No better than slaves.
Thats my trip off to Sweden this year. I could not in conscience add a penny to their public purse and it be used to harm children like this.

I see these children as adults suing these pimps- for that is what they are.

C February 09, 2011, 12:52
+1

Just to update on how unreliable Social Services are. It was in the news that BRIS (Social Services that should help in urgencies) do not do enough to help children that request help. There were no details but I suspect that once you are a teenager or your cuteness expires the authorities are not bothered because children under 12 are more exploitable. In Sweden 12 year olds are allowed to make their own desitions and have the choice of who they want to live with.

Seems investing time, money and resources on impressionable kids is not worth it. Sometimes I think it is done on purpose. Sweden breeds missery. And they wonder why there are so many drug, alcohol, physical and mental abuse leading to suicide.

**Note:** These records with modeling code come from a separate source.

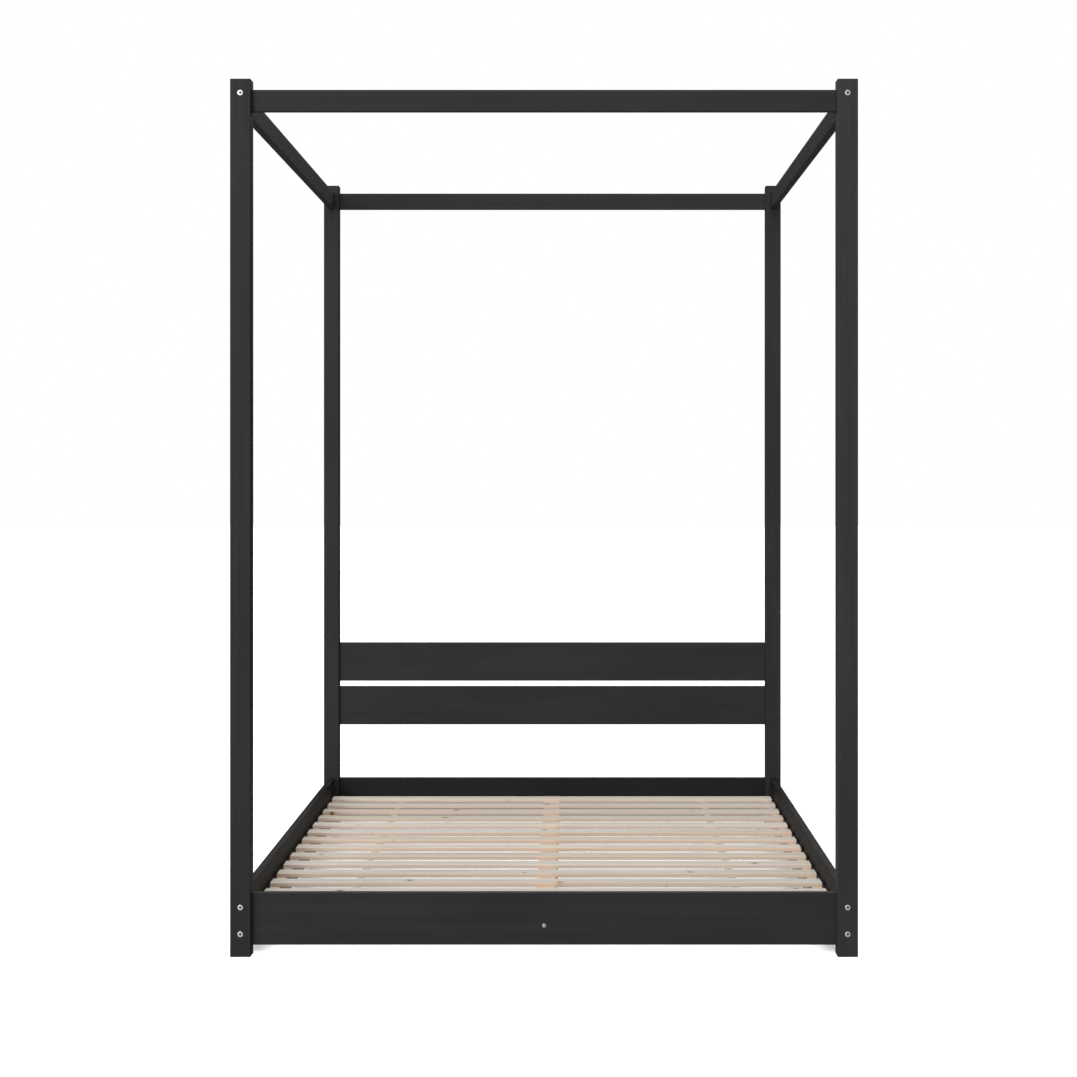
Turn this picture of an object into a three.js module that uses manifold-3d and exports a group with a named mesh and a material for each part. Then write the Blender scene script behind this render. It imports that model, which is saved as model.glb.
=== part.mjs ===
// Four poster canopy bed, double size (for a 1350 x 1900 mm mattress), in bolted pine.
//
// Millimetres, +Z up. The origin is on the floor, in the middle of the bed.
// The foot end is at -Y, the head end at +Y, and the left side at -X.
// Every piece of timber and every bolt is its own mesh.

import * as THREE from 'three';
import { mergeVertices } from 'three/addons/utils/BufferGeometryUtils.js';
import Module from 'manifold-3d';

// ---------------------------------------------------------------- driving dimensions

// Whole bed
const WIDTH = 1430;
const LENGTH = 1982;
const HEIGHT = 2000;

// Square posts, and the small chamfer that eases every long timber edge
const POST = 47;
const EASE = 1.5;

// Rails of the bed frame. Every rail and plank stands on the posts' centre line.
const BOARD_THICKNESS = 18;
const RAIL_HEIGHT = 120;
const RAIL_BOTTOM = 25;

// Canopy rails round the top
const CANOPY_HEIGHT = 50;
const CANOPY_TOP = HEIGHT - 23;

// Headboard planks
const PLANK_HEIGHT = 120;
const PLANK_BOTTOMS = { lower: 312, upper: 449 };

// Slats, and what they lie on
const SLAT_COUNT = 14;
const SLAT_WIDTH = 58;
const SLAT_THICKNESS = 10;
const SLAT_LENGTH = 1350;
const SLAT_TOP = 100;
const SLAT_END_GAP = 92;
const LEDGER_WIDTH = 32;
const LEDGER_HEIGHT = 45;
const LEDGER_LENGTH = 1880;
const BEAM = 47;

// Two woven tapes stapled under the slats, which keep them the right distance apart
const TAPE_WIDTH = 20;
const TAPE_THICKNESS = 1.2;
const TAPE_INSET = 252;
const TAPE_OVERHANG = 12;
const TAPE_GAP = 0.3;

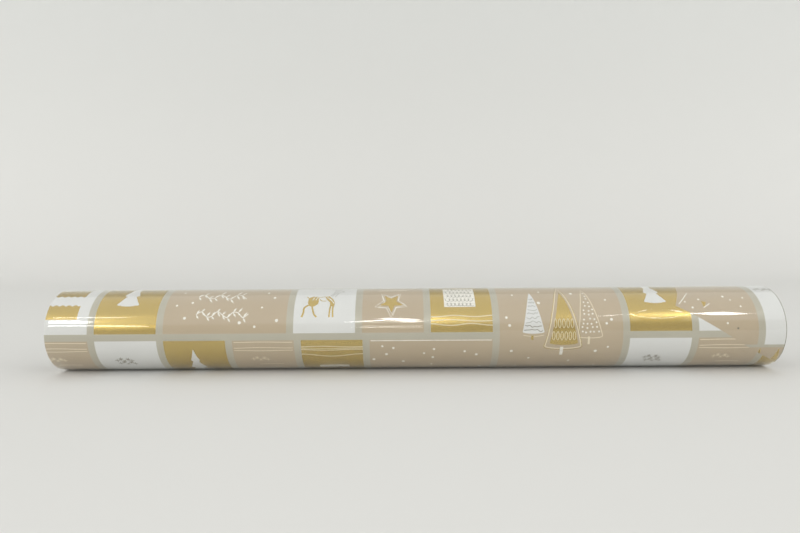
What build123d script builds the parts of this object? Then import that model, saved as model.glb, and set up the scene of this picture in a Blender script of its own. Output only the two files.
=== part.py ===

Roger Eldridge February 07, 2011, 14:50
0

It is clear that the rights of parents in Sweden are being violated. Strangely we are not told anything about the children's father or the marital status of the Family. Even though the Family founded on Marriage in Ireland is better protected from the sort of State interference this case represents all parents have the right to act responsibly towards their children. Only totalitarian States, like Sweden? do not respect parental rights and duties. We are told nothing about what happens to the many thousands of children taken into care in Sweden. Are they given to Married Families, to unmarried men or women, to two people of the same sex who can't have a child?
Sweden represents the frontier of the sort of child trafficking (legal) that the rest of the West can look forward to if the so-called Children's Rights lobby continue to fool the people into giving up their inalienable** and imperscriptible* rights as parents. (** incapable of being repudiated or transferred to another; * Not derived from, or dependent on, external authority; self-evidencing; obvious. Not capable of being lost or impaired by neglect, by disuse, or by the claims of another founded on prescription.)